## GIVEN EXERCISE
Your task is to copy each line that has the word "slide".

## SUPPLIED INFORMATION
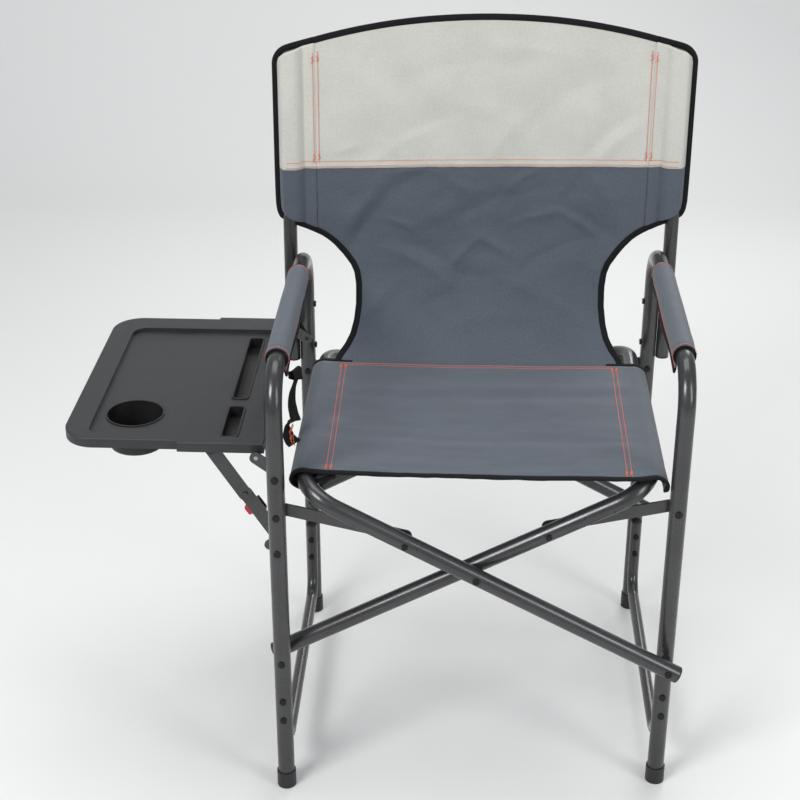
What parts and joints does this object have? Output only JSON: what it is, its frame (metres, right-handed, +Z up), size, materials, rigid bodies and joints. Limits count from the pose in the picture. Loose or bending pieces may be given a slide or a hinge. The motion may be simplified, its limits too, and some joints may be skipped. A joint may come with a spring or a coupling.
{
  "type": "folding director chair",
  "caption": "Folding camping director chair: bent tube side frames, scissor cross frames, cloth seat and back, and a drop-leaf side table with cup well.",
  "frame": {"origin": "on the floor, under the middle of the whole object's box with the table up", "axes": "+Z up, the sitter faces -Y, and the side table is on the -X side"},
  "size_m": [0.924, 0.5688, 1.076],
  "materials": {
    "grey_powder_coat": "glossy dark gunmetal powder coat",
    "black_cap_plastic": "moulded black plastic",
    "black_fastener": "black oxide",
    "tray_plastic": "fine-grained moulded plastic, satin",
    "well_plastic": "black moulded plastic",
    "slate_cloth": "woven polyester, matt",
    "putty_cloth": "woven polyester, matt",
    "sleeve_cloth": "padded woven polyester",
    "black_webbing": "ribbed webbing",
    "red_plastic": "moulded red plastic",
    "steel_rod": "plain steel"
  },
  "bodies": {
    "left_frame": {"left_side_frame": "grey_powder_coat", "left_front_foot": "black_cap_plastic", "left_rear_foot": "black_cap_plastic", "left_stretcher": "grey_powder_coat", "left_frame_plugs": "black_cap_plastic", "left_frame_bolts": "black_fastener", "left_frame_spacers": "black_cap_plastic", "left_back_post": "grey_powder_coat", "left_post_rivets": "black_fastener", "left_arm_sleeve": "sleeve_cloth", "left_back_pocket": "putty_cloth", "back_head_panel": "putty_cloth", "back_lower_panel": "slate_cloth", "side_strap": "black_webbing", "table_front_bracket": "grey_powder_coat", "table_rear_bracket": "grey_powder_coat", "table_hinge_rod": "steel_rod", "table_screws": "black_fastener", "brace_mount": "grey_powder_coat"},
    "cross_b": {"cross_b_tube": "grey_powder_coat", "cross_b_end_plugs": "black_cap_plastic", "cross_b_link_rivets": "black_fastener", "seat_sleeve_right": "slate_cloth"},
    "cross_a": {"cross_a_tube": "grey_powder_coat", "cross_a_end_plugs": "black_cap_plastic", "cross_a_link_rivets": "black_fastener", "middle_pivot_bolts": "black_fastener", "middle_pivot_spacers": "black_cap_plastic", "seat_sleeve_left": "slate_cloth", "seat_sling": "slate_cloth"},
    "right_frame": {"right_side_frame": "grey_powder_coat", "right_front_foot": "black_cap_plastic", "right_rear_foot": "black_cap_plastic", "right_stretcher": "grey_powder_coat", "right_frame_plugs": "black_cap_plastic", "right_frame_bolts": "black_fastener", "right_frame_spacers": "black_cap_plastic", "right_back_post": "grey_powder_coat", "right_post_rivets": "black_fastener", "right_arm_sleeve": "sleeve_cloth", "right_back_pocket": "putty_cloth"},
    "left_links": {"left_front_link": "grey_powder_coat", "left_rear_link": "grey_powder_coat", "left_link_rivets": "black_fastener"},
    "right_links": {"right_front_link": "grey_powder_coat", "right_rear_link": "grey_powder_coat", "right_link_rivets": "black_fastener"},
    "table": {"table_tray": "tray_plastic", "table_cup_well": "well_plastic", "table_long_slot": "well_plastic", "table_short_slot": "well_plastic", "table_knuckles": "tray_plastic", "table_brace_lugs": "tray_plastic"},
    "brace_lower": {"brace_lower_bar": "grey_powder_coat", "brace_latch_housing": "black_cap_plastic"},
    "brace_upper": {"brace_upper_bar": "grey_powder_coat"},
    "latch_button": {"brace_release_button": "red_plastic"}
  },
  "joints": [
    {"name": "fold", "type": "hinge", "parent": "left_frame", "child": "cross_b", "pos_m": [-0.1505, 0.0088, 0.232], "axis": [0, -1, 0], "range_deg": [0, 52.56], "deforming": ["seat_sling", "seat_sleeve_left", "seat_sleeve_right", "left_arm_sleeve", "right_arm_sleeve", "back_head_panel", "back_lower_panel", "left_back_pocket", "right_back_pocket", "side_strap"]},
    {"name": "fold_middle", "type": "hinge", "parent": "cross_b", "child": "cross_a", "pos_m": [0.135, -0.0266, 0.386], "axis": [0, -1, 0], "range_deg": [-105.17, 0]},
    {"name": "fold_right_foot", "type": "hinge", "parent": "cross_a", "child": "right_frame", "pos_m": [0.4205, -0.0266, 0.232], "axis": [0, -1, 0], "range_deg": [0, 52.61]},
    {"name": "left_link_swing", "type": "hinge", "parent": "left_frame", "child": "left_links", "pos_m": [-0.1505, -0.0266, 0.4835], "axis": [0, -1, 0], "range_deg": [0, 92.91]},
    {"name": "right_link_swing", "type": "hinge", "parent": "right_frame", "child": "right_links", "pos_m": [0.4205, 0.0088, 0.4835], "axis": [0, -1, 0], "range_deg": [-92.91, 0]},
    {"name": "table_fold", "type": "hinge", "parent": "left_frame", "child": "table", "pos_m": [-0.179, -0.0266, 0.566], "axis": [0, -1, 0], "range_deg": [0, 90]},
    {"name": "brace_lower_swing", "type": "hinge", "parent": "left_frame", "child": "brace_lower", "pos_m": [-0.164, -0.2146, 0.424], "axis": [0, -1, 0], "range_deg": [-99.54, 0]},
    {"name": "brace_upper_swing", "type": "hinge", "parent": "table", "child": "brace_upper", "pos_m": [-0.24826, -0.2166, 0.55884], "axis": [0, -1, 0], "range_deg": [-63.33, 0]},
    {"name": "latch_press", "type": "slide", "parent": "brace_lower", "child": "latch_button", "axis": [0.848, 0, 0.5299], "range_m": [0, 0.004], "stiffness_N_per_m": 500, "springref_m": -0.002}
  ],
  "couplings": [
    {"joint": "fold_middle", "follows": "fold", "ratio": -2},
    {"joint": "fold_right_foot", "follows": "fold", "ratio": 1},
    {"joint": "left_link_swing", "follows": "fold", "ratio": 1.7667},
    {"joint": "right_link_swing", "follows": "fold", "ratio": -1.7667},
    {"joint": "brace_lower_swing", "follows": "table_fold", "ratio": -1.1054},
    {"joint": "brace_upper_swing", "follows": "table_fold", "ratio": -0.70313}
  ]
}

## IN RESPONSE
What parts and joints does this object have? Output only JSON: what it is, its frame (metres, right-handed, +Z up), size, materials, rigid bodies and joints. Limits count from the pose in the picture. Loose or bending pieces may be given a slide or a hinge. The motion may be simplified, its limits too, and some joints may be skipped. A joint may come with a spring or a coupling.
    {"name": "latch_press", "type": "slide", "parent": "brace_lower", "child": "latch_button", "axis": [0.848, 0, 0.5299], "range_m": [0, 0.004], "stiffness_N_per_m": 500, "springref_m": -0.002}